İddianamede, Bashar Ghazal Al Sumaidai'nin "Anayasal Düzeni Ortadan Kaldırmaya Teşebbüs Etme" suçundan ağırlaştırılmış müebbet hapsi istenirken, Azzam Ali Husseın Al-Neama'nın "Anayasal Düzeni Ortadan Kaldırmaya Teşebbüs Etme", "DEAŞ Silahlı Terör Örgütüne Üye Olma" suçlarından ağırlaştırılmış müebbet hapsi ve 7,5 yıldan 15 yıla kadar hapsi isteniyordu. Al Sumadai'nin eşi Makaram Taha Ali'nin de "DEAŞ silahlı terör örgütüne üyelik" suçundan 7,5 yıldan 15 yıla kadar hapis cezası isteniyordu.

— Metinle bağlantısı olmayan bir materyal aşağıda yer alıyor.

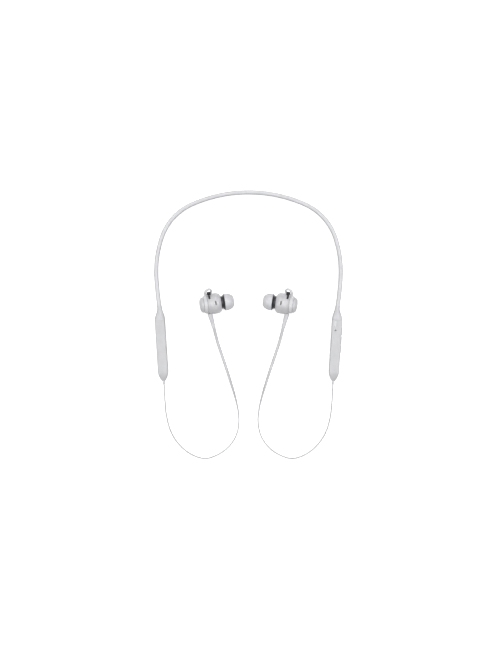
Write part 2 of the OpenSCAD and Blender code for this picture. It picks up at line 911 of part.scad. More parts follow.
// Open umbrella of soft silicone on an oval sleeve.
tip_rear = collar_front + 0.1;
tip_front = 18.6;
module ear_tip(side) {
    crown = tip_front - 3.2;
    shoulder = 12.4;
    bore_r = 2.9;
    sleeve = 4.1;
    color("#e4e4ea") at_bud(side) difference() {
        spin(concat(
            [[0, tip_rear + 1], [sleeve, tip_rear + 1], [sleeve, crown - 0.6]],
            [[tip_r - 1.5, crown - 1.6], [tip_r - 0.6, tip_rear], [tip_r, tip_rear]],
            [for (a = [0:15:75]) [
                bore_r + (tip_r - bore_r) * cos(a),
                shoulder + (tip_front - shoulder) * sin(a)
            ]],
            [[3.4, tip_front], [0, tip_front]]
        ));
        translate([tip_rear, 0, 0]) rotate([90, 0, 90]) linear_extrude(spout_end - tip_rear + 0.1)
            stadium(5.6 + 2 * fit, 3.8 + 2 * fit);
        translate([tip_rear, 0, 0]) rotate([90, 0, 90]) linear_extrude(12) stadium(4.6, 2.8);
    }
}

// ---------------------------------------------------------------- assembly

nape_sheath();
nape_memory_wire();
nape_lead();
arm_sheath(left);  // left_arm_sheath
arm_sheath(right);  // right_arm_sheath
memory_wire(left);  // left_memory_wire
memory_wire(right);  // right_memory_wire
lead(left);  // left_lead
lead(right);  // right_lead
boot(left);  // left_boot
boot(right);  // right_boot
back_cover(left);  // left_back_cover
back_cover(right);  // right_back_cover
front_cover(left);  // left_front_cover
front_cover(right);  // right_front_cover
gland(left);  // left_gland
gland(right);  // right_gland
battery();
battery_pad();
protection_board();
main_board();
radio_module();
side_switches();
key(0);  // volume_up_key
key(1);  // multifunction_key
key(2);  // volume_down_key
light_guide();
microphone();
microphone_seal();
charging_port();
port_flap();
cable(left);  // left_cable
cable(right);  // right_cable
bud_cap(left);  // left_bud_cap
bud_cap(right);  // right_bud_cap
bud_magnet(left);  // left_bud_magnet
bud_magnet(right);  // right_bud_magnet
chassis(left);  // left_chassis
chassis(right);  // right_chassis
ear_ring(left);  // left_ear_ring
ear_ring(right);  // right_ear_ring
drum_shell(left);  // left_drum_shell
drum_shell(right);  // right_drum_shell
driver_basket(left);  // left_driver_basket
driver_basket(right);  // right_driver_basket
driver_motor(left);  // left_driver_motor
driver_motor(right);  // right_driver_motor
diaphragm(left);  // left_diaphragm
diaphragm(right);  // right_diaphragm
nozzle(left);  // left_nozzle
nozzle(right);  // right_nozzle
nozzle_mesh(left);  // left_nozzle_mesh
nozzle_mesh(right);  // right_nozzle_mesh
bud_relief(left);  // left_bud_relief
bud_relief(right);  // right_bud_relief
ear_tip(left);  // left_ear_tip
ear_tip(right);  // right_ear_tip
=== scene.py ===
import json
import math

import bmesh
import bpy
import numpy as np
from mathutils import Matrix, Vector


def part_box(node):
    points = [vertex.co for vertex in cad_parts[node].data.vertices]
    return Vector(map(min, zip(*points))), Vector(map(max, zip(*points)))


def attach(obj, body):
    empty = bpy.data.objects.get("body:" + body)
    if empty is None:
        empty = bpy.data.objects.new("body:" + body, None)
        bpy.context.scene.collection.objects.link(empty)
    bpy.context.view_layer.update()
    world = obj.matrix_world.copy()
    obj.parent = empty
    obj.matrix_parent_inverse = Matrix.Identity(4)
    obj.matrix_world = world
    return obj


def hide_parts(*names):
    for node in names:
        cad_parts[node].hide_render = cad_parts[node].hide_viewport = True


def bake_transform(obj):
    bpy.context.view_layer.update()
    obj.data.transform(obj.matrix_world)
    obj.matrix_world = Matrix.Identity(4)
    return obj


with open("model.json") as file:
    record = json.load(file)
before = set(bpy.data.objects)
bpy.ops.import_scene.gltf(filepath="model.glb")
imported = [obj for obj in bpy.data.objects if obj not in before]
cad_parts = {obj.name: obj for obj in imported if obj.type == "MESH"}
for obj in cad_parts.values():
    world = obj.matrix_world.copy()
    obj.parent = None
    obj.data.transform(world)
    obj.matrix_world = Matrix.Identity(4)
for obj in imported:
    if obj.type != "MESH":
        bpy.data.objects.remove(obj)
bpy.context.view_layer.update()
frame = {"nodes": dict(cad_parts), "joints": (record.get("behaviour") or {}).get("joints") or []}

# Looks of a pair of neckband earphones lying on a table.
# Shapes are drawn in millimetres for the left side and mirrored for the right side.

MM = 0.001
LEFT = "left"
RIGHT = "right"
SIDES = (LEFT, RIGHT)
JOINTS = {joint["name"]: joint for joint in frame["joints"]}


# ---------------------------------------------------------------- places from the frame

def joint_point(name):
    return np.array(JOINTS[name]["pos_m"]) / MM


def joint_axis(name):
    axis = np.array(JOINTS[name]["axis"])
    return axis / np.linalg.norm(axis)


def box_mm(node):
    low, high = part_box(node)
    return np.array(low) / MM, np.array(high) / MM


def box_centre(node):
    low, high = box_mm(node)
    return (low + high) / 2


UP = np.array([0.0, 0.0, 1.0])

# Pod frame: x inwards, y up the pod, z = 0 at mid thickness.
SWING_Y = -31.0
POD_X = joint_axis("volume_up_key_press") * [-1, 1, 1]
POD_Y = np.cross(UP, POD_X)
POD_ORIGIN = joint_point("left_cable_swing") - SWING_Y * POD_Y

# Earbud frame: x along the nozzle, y level, x = 0 where the drum's middle is.
MAGNET_X = -6.5
BUD_X = joint_axis("left_ear_tip_pull")
BUD_Y = np.cross(UP, BUD_X) / np.linalg.norm(np.cross(UP, BUD_X))
BUD_Z = np.cross(BUD_X, BUD_Y)
BUD_ORIGIN = box_centre("left_bud_magnet") - MAGNET_X * BUD_X


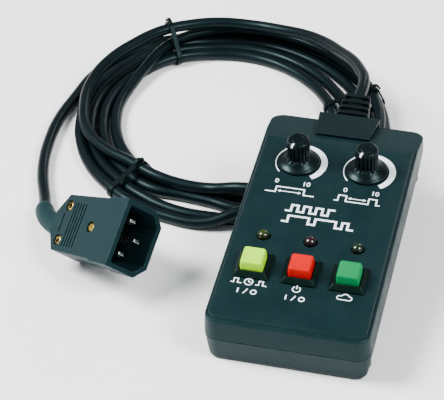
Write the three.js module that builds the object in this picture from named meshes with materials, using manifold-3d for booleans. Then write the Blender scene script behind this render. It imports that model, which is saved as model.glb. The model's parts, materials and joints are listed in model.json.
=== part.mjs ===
// Wired timer remote for a fog machine: a two-shell hand box with two dials, three lamps and
// three push buttons, a hanger clip, and a coiled lead that ends in a rewirable appliance plug.
// Millimetres, +Z up, resting on z = 0. The box is tilted, because its cable end lies on the coil.
import * as THREE from 'three';
import { mergeVertices } from 'three/addons/utils/BufferGeometryUtils.js';
import Module from 'manifold-3d';

// ---- driving dimensions ------------------------------------------------------------------
const GAP = 0.3;                     // seating gap between neighbours
const RUNNING_GAP = 0.08;            // radial clearance of what turns or slides in a bore
const BOX_WIDTH = 66;                // at the parting line
const BOX_LENGTH = 128;
const BOX_HEIGHT = 24;               // underside to the deck
const PARTING_HEIGHT = 12.8;
const CORNER_RADIUS = 6;
const WALL = 2;
const BAND_START = 105.8;            // where the deck turns down towards the cable end
const BAND_DROP = 7;                 // how far it has dropped at the end wall
const TILT_DEG = 9;                  // the cable end is raised by the coil under it
const BOX_ORIGIN = [0, -70.53, -0.469]; // near bottom edge of the box in the part's frame

const DIAL_X = 14.2;
const DIAL_Y = 92.5;
const DIAL_HEIGHT = 12.8;            // above the deck
const SKIRT_RADIUS = 8.5;
const GRIP_RADIUS = 4.75;
const FLUTES = 18;
const SHAFT_RADIUS = 3;
const SHAFT_FOOT = 12.6;
const MIN_STOP_DEG = 246;            // where the pointer stands at the dial's zero stop

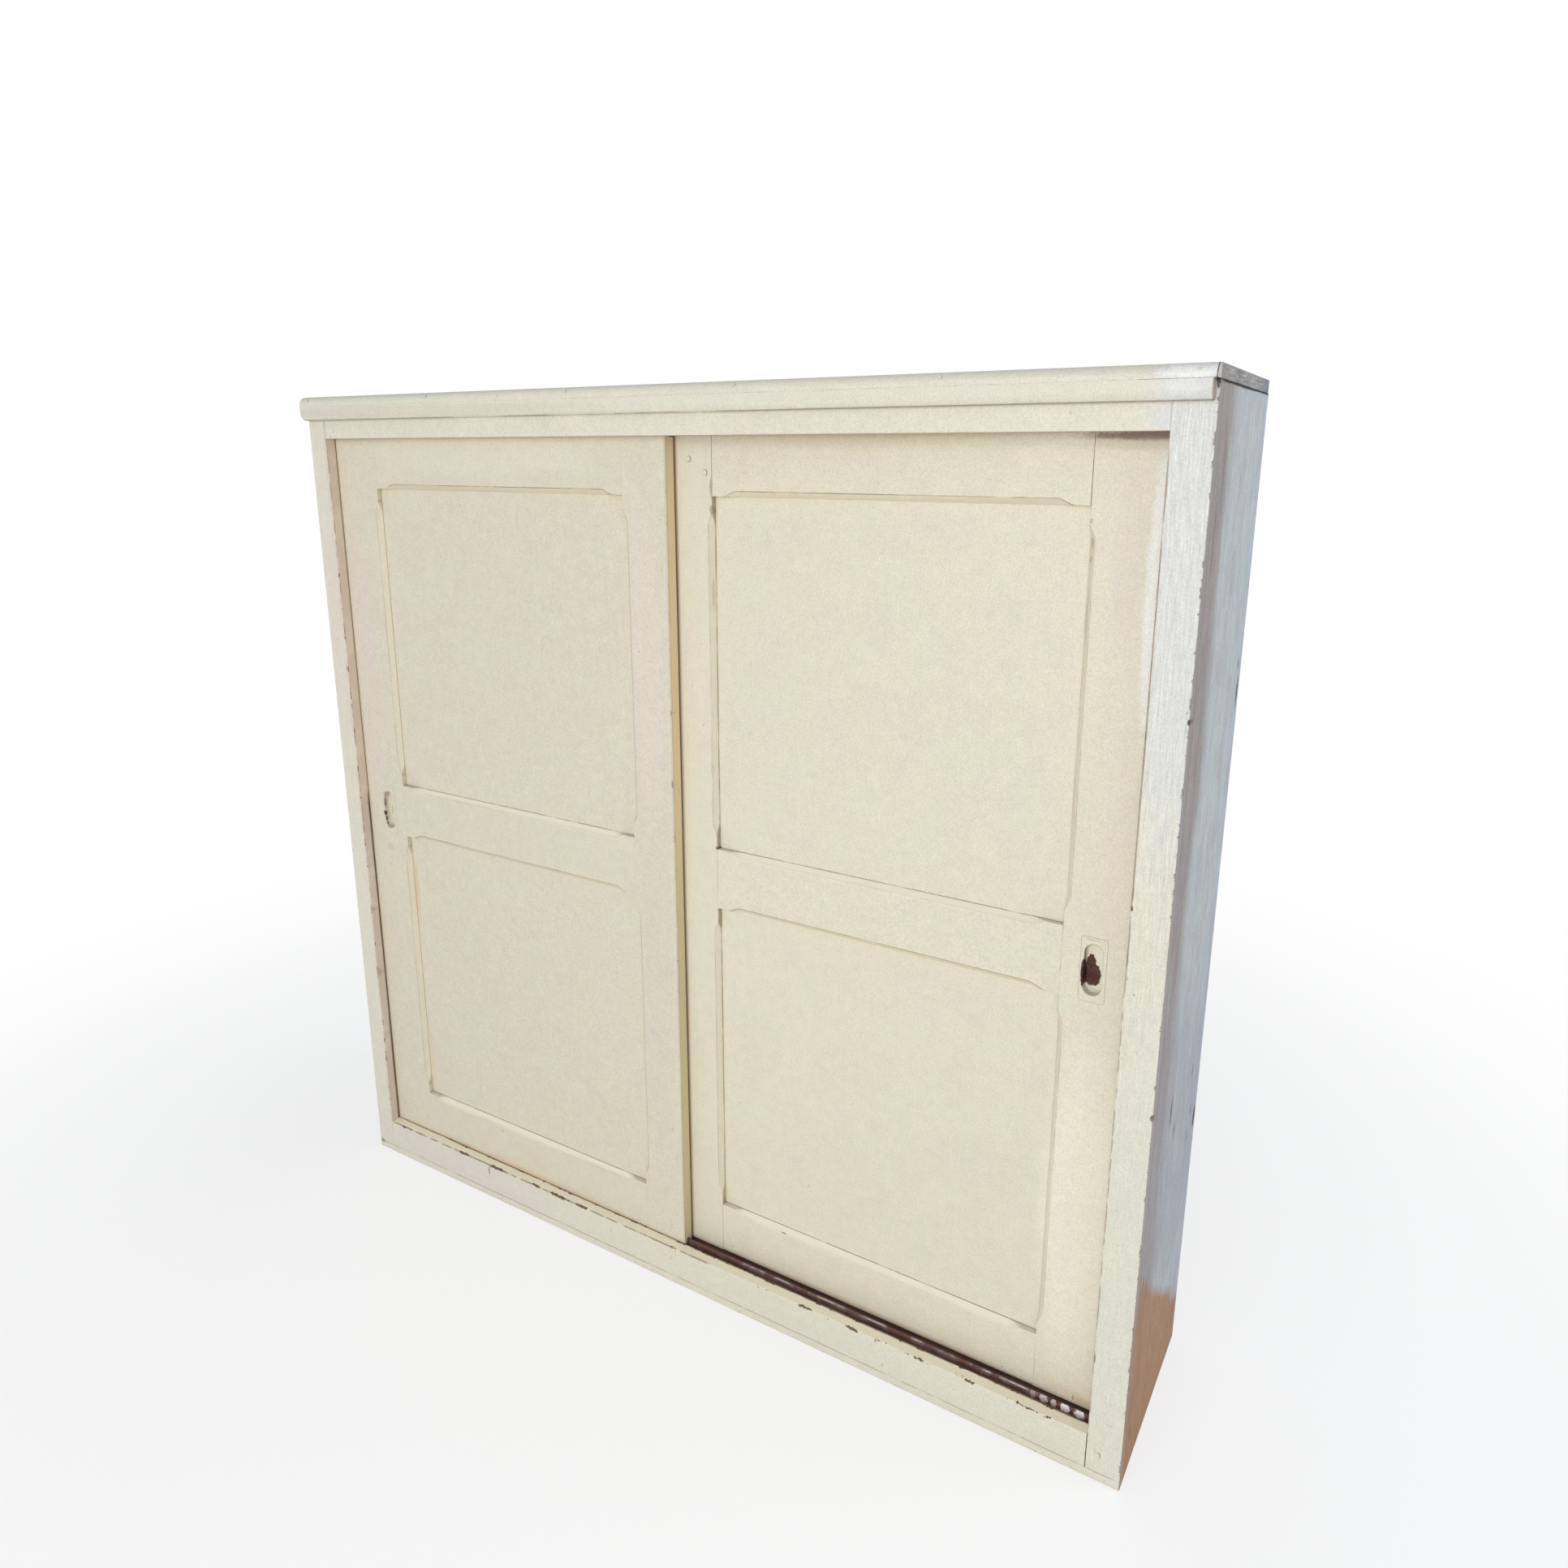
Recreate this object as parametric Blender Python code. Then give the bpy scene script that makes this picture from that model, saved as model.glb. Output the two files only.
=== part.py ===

Cumhurbaşkanı Recep Tayyip Erdoğan, Balkanlar ziyaretinden dönüşte uçakta gazetecilerle gerçekleştirdiği söyleşide, terör örgütü DEAŞ'ın sözde en önemli üst düzey yöneticilerinden 'Abu Zeyd/Üstad Zeyd' kod adlı terörist Bashar Hattab Ghazal Al Sumaidai'nin Türk güvenlik güçleri tarafından Türkiye'de yakalandığını açıklamıştı.